I didn’t know if I should make a NEW post or not, seeing as this is related to the above questions.
Page Output
New Coach: [Select Coach]
Coach: Tom Smith
Year Team W-L-T CW-CL PF PA
2020 - Memphis Tigers 8-0-0 5-0 250 67
2019 - Memphis Tigers 7-2-1 4-3 224 182
2018 - Arkansas State Red Wolves 11-2-0 8-0 359 24
Database Tables
Tbl_Coaches
ID 1
Coach Tom Smith
Tbl_Schools
ID 1
SchoolID 1
School Memphis
StartYear 1901
EndYear 2020
Linking_Tbl_Coaching
ID 1
CoachID 1 (Tom Smith)
TeamID 1 (Memphis)
Year 2020
Tbl_Games
ID 1
HomeTeam 1 (Memphis)
HomeCoach 1 (Tom Smith)
HomeScore 35
Year 2020
ConfGame 0 (Off for No: Boolean)
IsPlayed 1 (On for Yes: Boolean)
Playoff 0 (Off for No: Boolean)
GuestTeam 2 (Arkansas State)
GuestCoach 2 (Bob Wilson)
GuestScore 7
Would this take MANY Selects and Joins, Counting each game and scores for each coach?

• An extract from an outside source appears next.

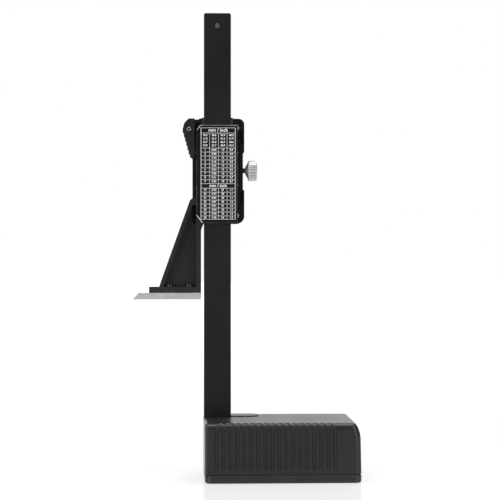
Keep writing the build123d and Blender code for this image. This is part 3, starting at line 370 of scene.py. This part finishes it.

To me this seems a daunting task and I may be making the table structures wrong.
It would need to be able to:
Count each game for each year and who the team was an the coach
It would need to read if it is played or not in order to COUNT the HomeScore and add them
along with the GuestScore and add them for a total
And several other things.
Would there be many queries on a single page to get all these results?
Personally I would store this sort of historical data in a fixed part of the linking table for ease of retrieval.
Why? Because the data is historical, the number of recalculations of the data are going to be minimal - you don’t really need the database to recalculate the sum of Tom’s team scores from 2018 over and over again, because the data isn’t going to change. Additionally, as your page is only showing the summations here, it makes for a much shorter query.
The CURRENT year’s stats, will certainly ‘change’ more frequently (most likely in a linearly ascending fashion as each row is additive), but does that additional calculation/update query outweigh the calculation required when retrieving the data, if, from the display, you don’t actually need the individual data?.